Stanislovas StakeleSTAKELE STANISLOVAS (1862-1930), Roman Catholic priest, major figure in the Lithuanian national movement, born in Adamava, county of Panevezys. Having graduated from the Samogitian Theological Seminary at Kaunas in 1885, he was assigned as curate to Latvia. The Russian police, discovering that he had been traveling
to Lithuania without permission, sentenced him to a two-year confinement
at the Kretinga monastery (1890-1892). In 1895 he was again banished to Kretinga, this time from the Lithuanian parish of Pasvalys, for disseminating forbidden Lithuanian literature and operating a secret school. But during this three-year confinement, he often
disappeared from the monastery to deliver the manuscript copy of the monthly Tevynes Sargas (Guardian of the Homeland) across the border to East Prussia to be printed there, and to organize groups of booksmugglers.

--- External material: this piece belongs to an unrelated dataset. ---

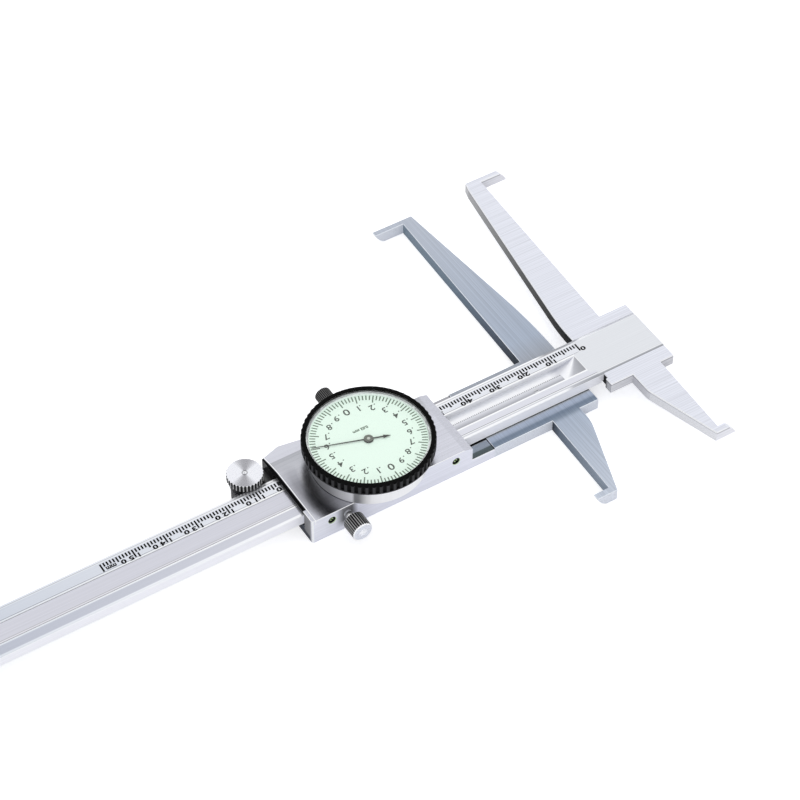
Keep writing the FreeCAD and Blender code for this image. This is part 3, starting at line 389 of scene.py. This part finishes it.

After the governor of Kaunas province refused to approve his reassignment to a parish within the Samogitian diocese, he transferred to the diocese of Vilnius; but the governor of Vilnius province ordered him
to move from parish to parish, allowing him to serve only a short term at each. Eventually his friends were able to bribe the governor of Kaunas to permit him to be assigned indefinitely to the parish of Dusetos as one of three curates. During the Wars of Independence (1919-20) he organized volunteers for the Lithuanian army, participated in the work of a number of Important organizations, gave speeches, and wrote for the press. In 1927 the Lithuanian government awarded him a pension for his contribution to the Lithuanian national movement. Stakele was an irrepressible, dynamic fighter who knew how to turn the psychology of the police as well as the legal system to his own advantage; failing this, he occasionally resorted to the use of physical force. He died in Ramygala on October 27, 1930.